Stated exercise
Out of the lines below, please list those that hold the string "from".

Extracted entries
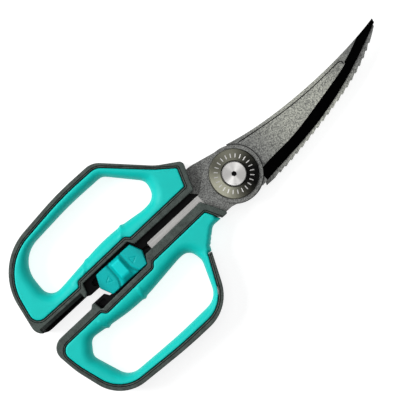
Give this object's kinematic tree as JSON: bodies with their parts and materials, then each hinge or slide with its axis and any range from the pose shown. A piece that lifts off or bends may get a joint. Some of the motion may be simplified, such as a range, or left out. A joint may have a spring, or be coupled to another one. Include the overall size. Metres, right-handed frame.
{
  "type": "poultry shears",
  "caption": "Spring-opened poultry shears with long curved blades, a toothed scaling edge, closed-loop cushioned handles and a slide lock.",
  "frame": {"origin": "on the pivot axis, in the plane the shears rest on", "axes": "+X from the pivot to the blade tips, +Y to the upper handle, +Z along the pivot axis to the side with the screw head"},
  "size_m": [0.2689, 0.1176, 0.017],
  "materials": {
    "coated_steel": "grained dark non-stick coating, polished grinds",
    "bright_steel": "fine turned",
    "gunmetal": "spun gunmetal",
    "slate_nylon": "fine satin moulding",
    "black_nylon": "satin moulding",
    "teal_rubber": "soft-touch matte",
    "teal_plastic": "satin moulding",
    "spring_steel": "rolled",
    "bearing_plastic": "smooth",
    "bronze": "machined"
  },
  "bodies": {
    "rear_half": {"rear_blade": "coated_steel", "upper_handle_frame": "slate_nylon", "upper_grip": "teal_rubber", "spring_housing": "gunmetal", "opening_spring": "spring_steel", "blade_washer": "bearing_plastic", "pivot_bush": "bronze", "stop_pin": "bright_steel", "bay_cover": "black_nylon"},
    "front_half": {"front_blade": "coated_steel", "lower_handle_frame": "slate_nylon", "lower_grip": "teal_rubber", "pivot_screw": "bright_steel", "front_disc": "gunmetal", "pivot_nut": "bright_steel", "wave_washer": "spring_steel"},
    "slide_lock": {"lock_button": "teal_plastic", "lock_carrier": "black_nylon", "lock_retainer": "black_nylon", "lock_screws": "bright_steel", "detent_spring": "spring_steel"}
  },
  "joints": [
    {"name": "blade_pivot", "type": "hinge", "parent": "rear_half", "child": "front_half", "pos_m": [0, 0, 0], "axis": [0, 0, 1], "range_deg": [0, 40], "deforming": ["opening_spring"]},
    {"name": "lock_slide", "type": "slide", "parent": "rear_half", "child": "slide_lock", "axis": [1, 0, 0], "range_m": [-0.008, 0], "deforming": ["detent_spring"]}
  ]
}
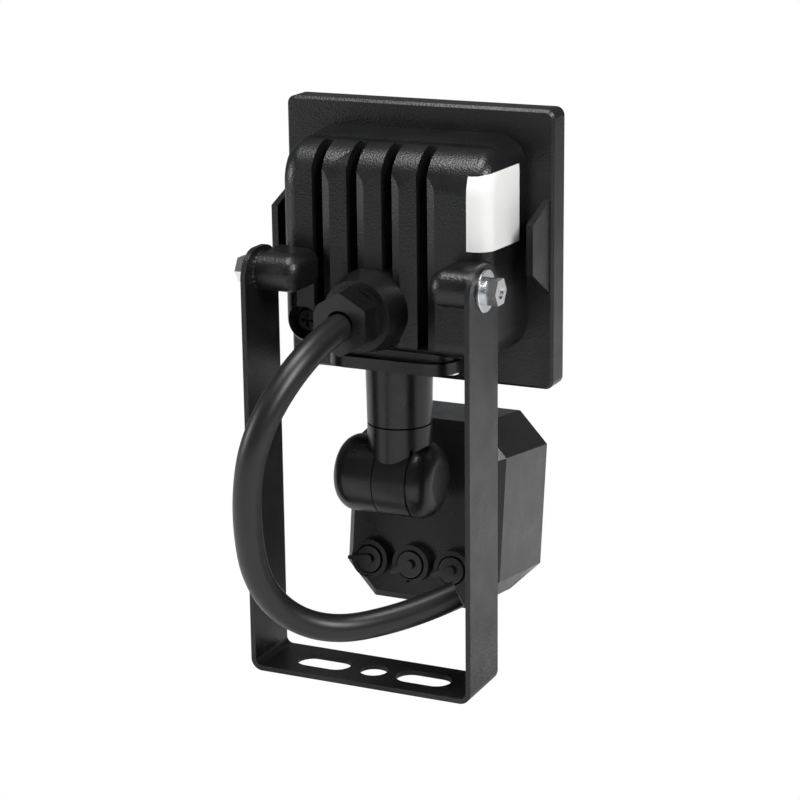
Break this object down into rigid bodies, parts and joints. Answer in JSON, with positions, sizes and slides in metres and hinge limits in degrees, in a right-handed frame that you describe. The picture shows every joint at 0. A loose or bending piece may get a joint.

The result
Give this object's kinematic tree as JSON: bodies with their parts and materials, then each hinge or slide with its axis and any range from the pose shown. A piece that lifts off or bends may get a joint. Some of the motion may be simplified, such as a range, or left out. A joint may have a spring, or be coupled to another one. Include the overall size. Metres, right-handed frame.
  "frame": {"origin": "on the pivot axis, in the plane the shears rest on", "axes": "+X from the pivot to the blade tips, +Y to the upper handle, +Z along the pivot axis to the side with the screw head"},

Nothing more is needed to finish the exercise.